Pass the sick bag, Alice*

Well, here we are at the end of August and self-doubt may be starting to creep into WordPress’ ‘365 Days of Writing Prompts’:

“Are writing prompts a useful exercise, or do you find them to be too limiting and/or hokey?”

Yes, I do find writing prompts useful as a supplement to my own sparse powers of imagination. However, I don’t find them limiting (I’m assuming that only an unreconstructed pedant would) because they are no more than a launch-pad for my own ideas.

Whenever I might happen to have one.

In working my way through this year of writing prompts, I’ve reserved – and exercised – the right not to do the ones that I don’t wish to, most of which seem to fall into one of these categories:

  • Any that invite me to expound (= inflict) my opinions on religion or politics. These are automatically off-limits.
  • Likewise, I’ll always pass on anything that demands more personal information than I’m willing to disclose (isn’t this enough?).
  • Those that ask me to base a post on the fourth word on the third page of the last book I read, or something of that ilk. They just get right on my pectorals.

Hey, if you want to do it, go ahead. It’s just not for me.

So far so good: but then we get to ‘hokey’, which is where I start to lose it big time. This word isn’t in common usage outside North America, but it’s well-defined on you-know-where as: ‘mawkishly sentimental’ or ‘noticeably contrived’. Like ‘family-oriented’ US sitcoms. Or this:

Oh, FFS

Oh, FFS

To judge from the number of candy-coated, ‘inspirational’ emetics blogs that I’ve – accidentally, I assure you – stumbled across in the blogverse, quite a lot of people seem to lap up prompts like the ones I’ve reproduced below. I’m afraid they just get me reaching for the Gaviscon:

  • ‘When was the last time someone told you they were proud of you?’ Sorry, but in my book this ranks as self-aggrandisement and I’d sooner pull out my own teeth with rusty pliers.
  • ‘Who’s the most important person in your life?’ I know, she knows and if you read this blog with any degree of regularity so do you.
  • ‘Write about something you consider ugly…but try to find beauty, or a sense of hope’. Or denial. Okay: Mussolini got the trains running on time. Will that do?
  • ‘Write a letter to the personality trait you like least’. I suppose that would be false modesty. But character flaws can’t read, so don’t be silly.

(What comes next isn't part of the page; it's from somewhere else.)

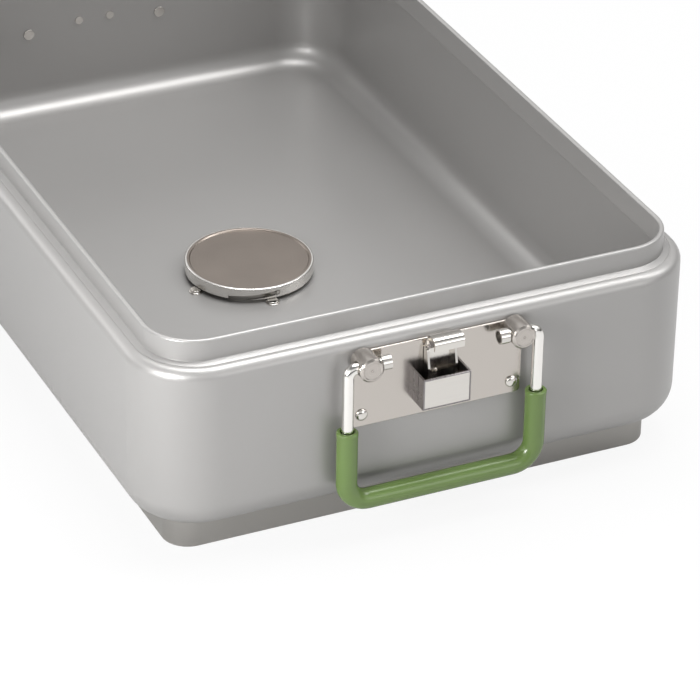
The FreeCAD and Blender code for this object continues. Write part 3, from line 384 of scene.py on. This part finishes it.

Anyway, good luck to those bloggers on their particular ‘journey’ (and that’s another thing). It’s their trip, but I’m not on it.

Bah, humbug.

* * * * * *

* If you’re wondering about “Pass the sick bag, Alice”, then you are obviously unfamiliar with the late Sir John Junor, for many years the notoriously acerbic editor of the notoriously right-wing ‘Sunday Express’ UK newspaper. HIs political views might have been obnoxious, but at least he had the saving grace of zero tolerance for cant and mawkish sentimentality, to which this phrase would be his withering response.